* START COLLECTED DATA *
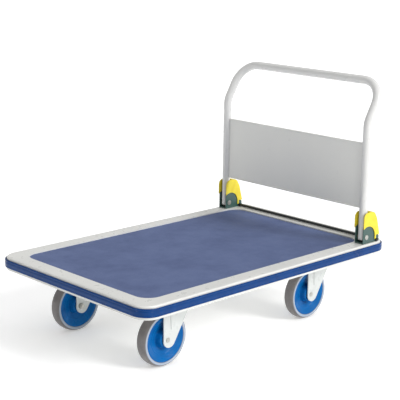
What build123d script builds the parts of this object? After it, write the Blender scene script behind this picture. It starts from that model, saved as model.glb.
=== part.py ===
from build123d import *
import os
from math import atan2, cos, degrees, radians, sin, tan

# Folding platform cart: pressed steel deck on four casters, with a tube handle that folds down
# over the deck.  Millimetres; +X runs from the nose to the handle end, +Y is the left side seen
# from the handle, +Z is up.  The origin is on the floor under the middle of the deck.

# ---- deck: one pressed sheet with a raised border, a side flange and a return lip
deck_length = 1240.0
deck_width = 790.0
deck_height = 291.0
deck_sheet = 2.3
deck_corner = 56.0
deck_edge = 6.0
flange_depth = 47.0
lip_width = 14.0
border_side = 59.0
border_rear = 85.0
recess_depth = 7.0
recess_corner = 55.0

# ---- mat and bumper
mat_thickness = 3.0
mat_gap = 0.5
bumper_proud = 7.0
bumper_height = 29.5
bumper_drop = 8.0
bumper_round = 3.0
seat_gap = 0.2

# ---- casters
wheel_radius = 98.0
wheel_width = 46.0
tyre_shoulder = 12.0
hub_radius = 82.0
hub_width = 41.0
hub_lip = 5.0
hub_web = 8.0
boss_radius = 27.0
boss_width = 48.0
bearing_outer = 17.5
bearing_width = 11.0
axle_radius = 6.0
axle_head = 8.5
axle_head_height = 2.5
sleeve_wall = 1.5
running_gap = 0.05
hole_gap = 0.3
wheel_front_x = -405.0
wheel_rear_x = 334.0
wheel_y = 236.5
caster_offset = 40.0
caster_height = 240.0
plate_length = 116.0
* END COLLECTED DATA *
**SHORT EXERCISE**: Copy down the material exactly as written.

**TASK RESPONSE**:
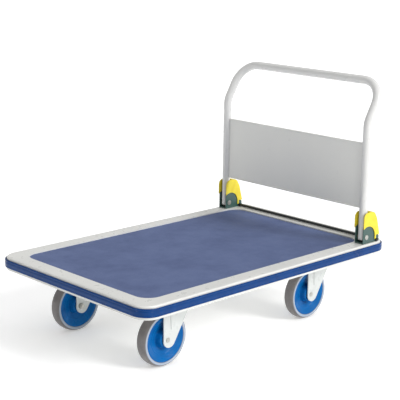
What build123d script builds the parts of this object? After it, write the Blender scene script behind this picture. It starts from that model, saved as model.glb.
=== part.py ===
from build123d import *
import os
from math import atan2, cos, degrees, radians, sin, tan

# Folding platform cart: pressed steel deck on four casters, with a tube handle that folds down
# over the deck.  Millimetres; +X runs from the nose to the handle end, +Y is the left side seen
# from the handle, +Z is up.  The origin is on the floor under the middle of the deck.

# ---- deck: one pressed sheet with a raised border, a side flange and a return lip
deck_length = 1240.0
deck_width = 790.0
deck_height = 291.0
deck_sheet = 2.3
deck_corner = 56.0
deck_edge = 6.0
flange_depth = 47.0
lip_width = 14.0
border_side = 59.0
border_rear = 85.0
recess_depth = 7.0
recess_corner = 55.0

# ---- mat and bumper
mat_thickness = 3.0
mat_gap = 0.5
bumper_proud = 7.0
bumper_height = 29.5
bumper_drop = 8.0
bumper_round = 3.0
seat_gap = 0.2

# ---- casters
wheel_radius = 98.0
wheel_width = 46.0
tyre_shoulder = 12.0
hub_radius = 82.0
hub_width = 41.0
hub_lip = 5.0
hub_web = 8.0
boss_radius = 27.0
boss_width = 48.0
bearing_outer = 17.5
bearing_width = 11.0
axle_radius = 6.0
axle_head = 8.5
axle_head_height = 2.5
sleeve_wall = 1.5
running_gap = 0.05
hole_gap = 0.3
wheel_front_x = -405.0
wheel_rear_x = 334.0
wheel_y = 236.5
caster_offset = 40.0
caster_height = 240.0
plate_length = 116.0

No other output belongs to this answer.